TASK GOAL
Output exactly, and only, the lines from the line containing "Write the build123d" through the line containing "# The origin", both included.

DATA PROVIDED
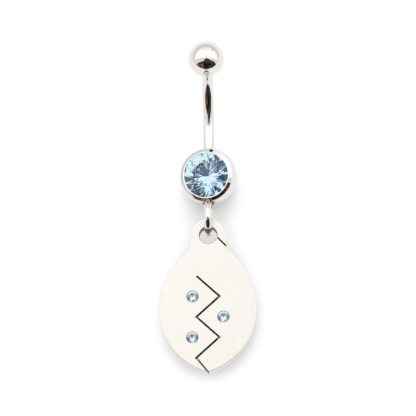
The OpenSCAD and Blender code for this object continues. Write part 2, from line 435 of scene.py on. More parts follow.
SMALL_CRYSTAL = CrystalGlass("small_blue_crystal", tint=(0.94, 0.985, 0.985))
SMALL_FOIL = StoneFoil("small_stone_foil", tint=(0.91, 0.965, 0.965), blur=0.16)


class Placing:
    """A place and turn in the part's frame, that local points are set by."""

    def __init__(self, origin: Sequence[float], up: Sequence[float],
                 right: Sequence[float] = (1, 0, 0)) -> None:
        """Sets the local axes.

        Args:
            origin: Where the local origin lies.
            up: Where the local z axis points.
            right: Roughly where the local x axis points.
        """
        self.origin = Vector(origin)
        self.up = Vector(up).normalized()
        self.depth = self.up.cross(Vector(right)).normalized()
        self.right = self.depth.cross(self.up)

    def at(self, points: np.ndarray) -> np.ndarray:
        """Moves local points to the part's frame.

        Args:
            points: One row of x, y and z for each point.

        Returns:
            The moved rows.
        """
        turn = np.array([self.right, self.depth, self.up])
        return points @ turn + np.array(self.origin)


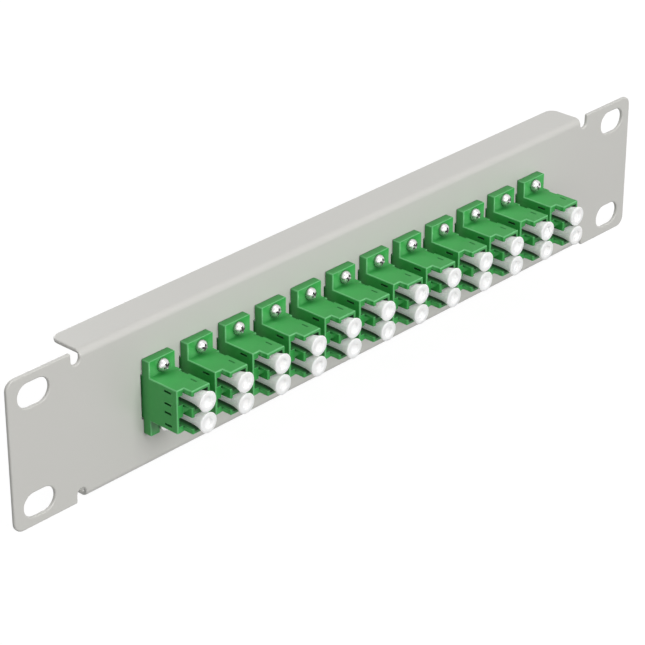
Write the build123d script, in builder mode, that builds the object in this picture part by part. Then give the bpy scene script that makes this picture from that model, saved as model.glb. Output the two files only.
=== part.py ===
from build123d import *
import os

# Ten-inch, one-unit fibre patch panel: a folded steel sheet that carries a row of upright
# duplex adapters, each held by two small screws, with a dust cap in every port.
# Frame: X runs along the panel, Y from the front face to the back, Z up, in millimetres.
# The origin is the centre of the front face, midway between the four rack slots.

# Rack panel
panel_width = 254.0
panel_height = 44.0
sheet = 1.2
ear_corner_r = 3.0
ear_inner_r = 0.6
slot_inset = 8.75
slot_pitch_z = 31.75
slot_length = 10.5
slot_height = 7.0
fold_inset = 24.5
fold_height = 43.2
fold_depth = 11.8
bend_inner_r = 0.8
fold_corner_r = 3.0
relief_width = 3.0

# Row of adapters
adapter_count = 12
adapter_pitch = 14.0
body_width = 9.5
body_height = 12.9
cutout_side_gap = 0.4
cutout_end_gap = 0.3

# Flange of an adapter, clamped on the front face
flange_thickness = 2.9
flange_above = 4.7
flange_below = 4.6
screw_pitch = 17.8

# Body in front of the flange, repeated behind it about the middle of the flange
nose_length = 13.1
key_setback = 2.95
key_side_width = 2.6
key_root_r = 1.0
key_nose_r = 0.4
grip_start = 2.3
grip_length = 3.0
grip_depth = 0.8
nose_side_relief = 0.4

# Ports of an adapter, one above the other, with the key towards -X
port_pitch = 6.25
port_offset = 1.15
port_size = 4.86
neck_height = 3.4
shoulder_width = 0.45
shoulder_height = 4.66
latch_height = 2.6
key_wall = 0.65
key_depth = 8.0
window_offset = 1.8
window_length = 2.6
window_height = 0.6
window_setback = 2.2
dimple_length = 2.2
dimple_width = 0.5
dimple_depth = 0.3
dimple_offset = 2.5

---

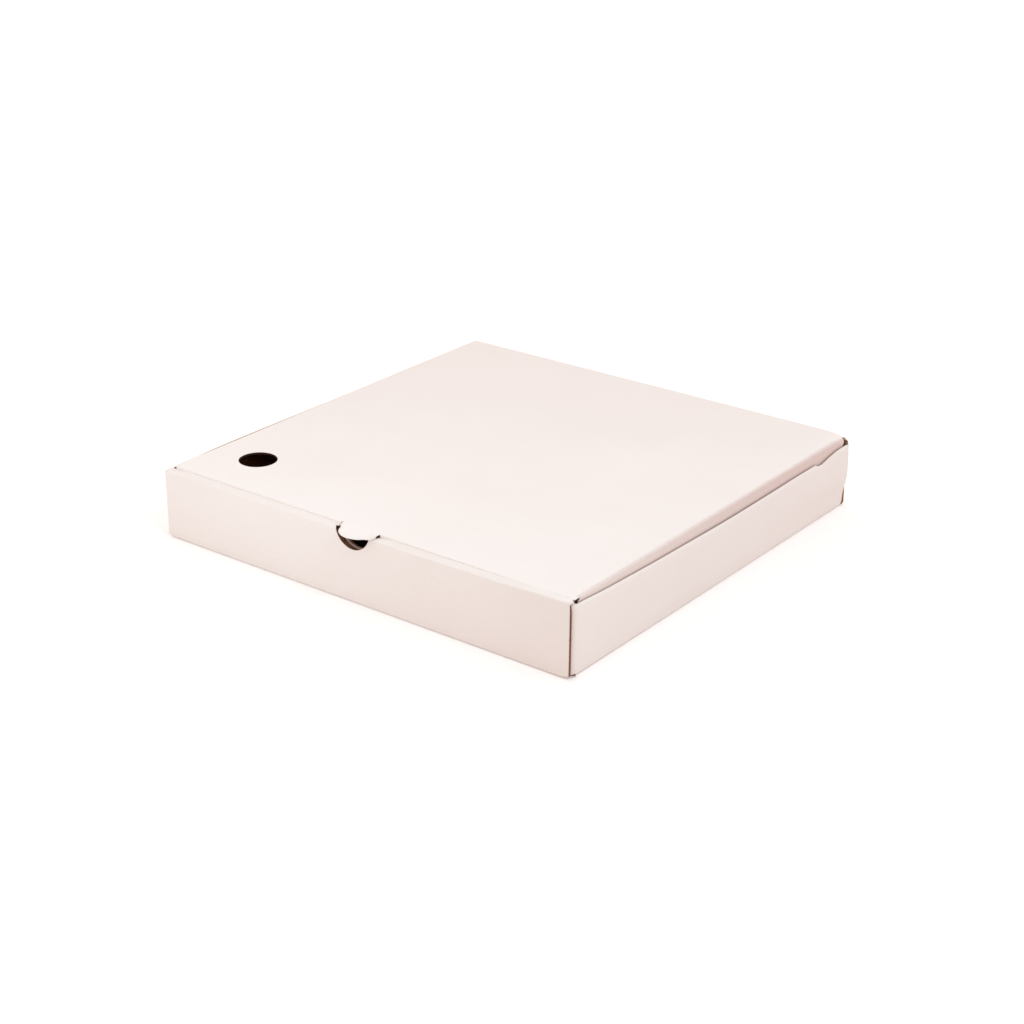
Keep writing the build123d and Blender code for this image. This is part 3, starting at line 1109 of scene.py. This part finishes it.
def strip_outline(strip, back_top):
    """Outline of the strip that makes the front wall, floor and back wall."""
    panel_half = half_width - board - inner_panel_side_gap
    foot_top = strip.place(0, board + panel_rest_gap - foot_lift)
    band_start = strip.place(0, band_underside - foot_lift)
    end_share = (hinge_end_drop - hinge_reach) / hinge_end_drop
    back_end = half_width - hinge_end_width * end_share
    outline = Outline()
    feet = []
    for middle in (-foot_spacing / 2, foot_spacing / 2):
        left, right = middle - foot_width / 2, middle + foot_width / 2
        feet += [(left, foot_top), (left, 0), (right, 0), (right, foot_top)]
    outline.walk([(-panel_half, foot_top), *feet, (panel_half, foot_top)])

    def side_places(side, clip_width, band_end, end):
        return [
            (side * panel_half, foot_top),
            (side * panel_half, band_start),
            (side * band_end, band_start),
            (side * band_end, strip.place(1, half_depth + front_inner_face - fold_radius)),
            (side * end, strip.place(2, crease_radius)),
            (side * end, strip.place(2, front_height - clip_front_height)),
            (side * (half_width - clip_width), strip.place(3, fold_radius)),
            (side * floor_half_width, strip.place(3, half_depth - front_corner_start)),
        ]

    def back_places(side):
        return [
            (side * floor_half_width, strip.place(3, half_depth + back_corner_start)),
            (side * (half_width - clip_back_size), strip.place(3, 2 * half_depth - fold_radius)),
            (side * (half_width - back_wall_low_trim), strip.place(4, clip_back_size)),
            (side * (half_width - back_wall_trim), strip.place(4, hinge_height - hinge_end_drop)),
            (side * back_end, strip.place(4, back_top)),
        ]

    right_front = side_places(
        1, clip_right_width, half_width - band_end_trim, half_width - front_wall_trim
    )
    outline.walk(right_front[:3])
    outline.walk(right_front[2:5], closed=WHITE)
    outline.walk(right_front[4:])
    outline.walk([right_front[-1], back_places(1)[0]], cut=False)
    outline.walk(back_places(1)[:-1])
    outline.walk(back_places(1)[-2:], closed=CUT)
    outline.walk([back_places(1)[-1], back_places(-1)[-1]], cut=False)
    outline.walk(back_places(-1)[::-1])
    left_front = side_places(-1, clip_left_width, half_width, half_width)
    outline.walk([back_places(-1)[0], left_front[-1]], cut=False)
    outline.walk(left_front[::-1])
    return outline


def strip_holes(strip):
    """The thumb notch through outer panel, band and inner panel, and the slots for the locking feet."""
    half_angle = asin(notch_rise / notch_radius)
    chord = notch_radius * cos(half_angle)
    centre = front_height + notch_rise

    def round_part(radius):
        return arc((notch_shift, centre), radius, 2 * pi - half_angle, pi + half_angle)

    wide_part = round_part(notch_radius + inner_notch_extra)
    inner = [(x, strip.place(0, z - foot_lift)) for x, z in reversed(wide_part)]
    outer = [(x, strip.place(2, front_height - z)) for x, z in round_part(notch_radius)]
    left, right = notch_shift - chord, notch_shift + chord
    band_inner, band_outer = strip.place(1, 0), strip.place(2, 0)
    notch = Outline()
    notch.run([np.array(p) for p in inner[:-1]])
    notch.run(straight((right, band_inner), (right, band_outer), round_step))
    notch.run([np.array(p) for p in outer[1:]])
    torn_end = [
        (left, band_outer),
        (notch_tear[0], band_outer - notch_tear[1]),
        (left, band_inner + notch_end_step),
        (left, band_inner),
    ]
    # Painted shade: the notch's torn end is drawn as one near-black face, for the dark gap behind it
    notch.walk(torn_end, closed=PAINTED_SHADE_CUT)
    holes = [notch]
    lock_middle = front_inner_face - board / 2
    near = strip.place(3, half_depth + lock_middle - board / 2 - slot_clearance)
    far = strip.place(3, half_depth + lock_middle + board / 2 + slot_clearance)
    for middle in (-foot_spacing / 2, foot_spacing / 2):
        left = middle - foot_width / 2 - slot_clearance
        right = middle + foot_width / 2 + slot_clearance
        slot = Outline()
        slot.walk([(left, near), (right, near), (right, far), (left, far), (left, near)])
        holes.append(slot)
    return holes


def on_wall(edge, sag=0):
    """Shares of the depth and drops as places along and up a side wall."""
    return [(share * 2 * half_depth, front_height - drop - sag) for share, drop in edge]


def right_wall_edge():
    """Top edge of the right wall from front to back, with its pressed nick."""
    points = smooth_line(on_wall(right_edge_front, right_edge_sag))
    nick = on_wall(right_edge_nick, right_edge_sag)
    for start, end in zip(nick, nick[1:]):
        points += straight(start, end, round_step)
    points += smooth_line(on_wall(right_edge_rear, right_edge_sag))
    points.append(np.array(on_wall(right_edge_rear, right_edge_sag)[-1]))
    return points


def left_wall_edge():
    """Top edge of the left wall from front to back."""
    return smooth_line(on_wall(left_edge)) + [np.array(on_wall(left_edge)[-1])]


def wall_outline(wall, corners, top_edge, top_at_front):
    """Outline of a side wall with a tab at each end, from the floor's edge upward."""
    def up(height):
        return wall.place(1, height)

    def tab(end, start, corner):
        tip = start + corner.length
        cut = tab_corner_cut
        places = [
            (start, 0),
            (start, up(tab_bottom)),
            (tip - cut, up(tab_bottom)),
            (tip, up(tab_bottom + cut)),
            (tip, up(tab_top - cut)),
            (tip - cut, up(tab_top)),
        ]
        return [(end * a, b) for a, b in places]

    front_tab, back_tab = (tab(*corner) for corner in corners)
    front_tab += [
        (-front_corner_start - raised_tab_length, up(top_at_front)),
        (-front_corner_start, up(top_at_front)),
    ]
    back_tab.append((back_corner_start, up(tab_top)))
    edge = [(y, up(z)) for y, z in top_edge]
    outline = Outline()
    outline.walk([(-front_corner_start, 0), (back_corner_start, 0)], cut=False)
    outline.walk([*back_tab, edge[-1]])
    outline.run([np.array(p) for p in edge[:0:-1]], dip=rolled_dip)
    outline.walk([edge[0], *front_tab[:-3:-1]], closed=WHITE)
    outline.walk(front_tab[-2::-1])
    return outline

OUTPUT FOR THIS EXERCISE
Write the build123d script, in builder mode, that builds the object in this picture part by part. Then give the bpy scene script that makes this picture from that model, saved as model.glb. Output the two files only.
=== part.py ===
from build123d import *
import os

# Ten-inch, one-unit fibre patch panel: a folded steel sheet that carries a row of upright
# duplex adapters, each held by two small screws, with a dust cap in every port.
# Frame: X runs along the panel, Y from the front face to the back, Z up, in millimetres.
# The origin is the centre of the front face, midway between the four rack slots.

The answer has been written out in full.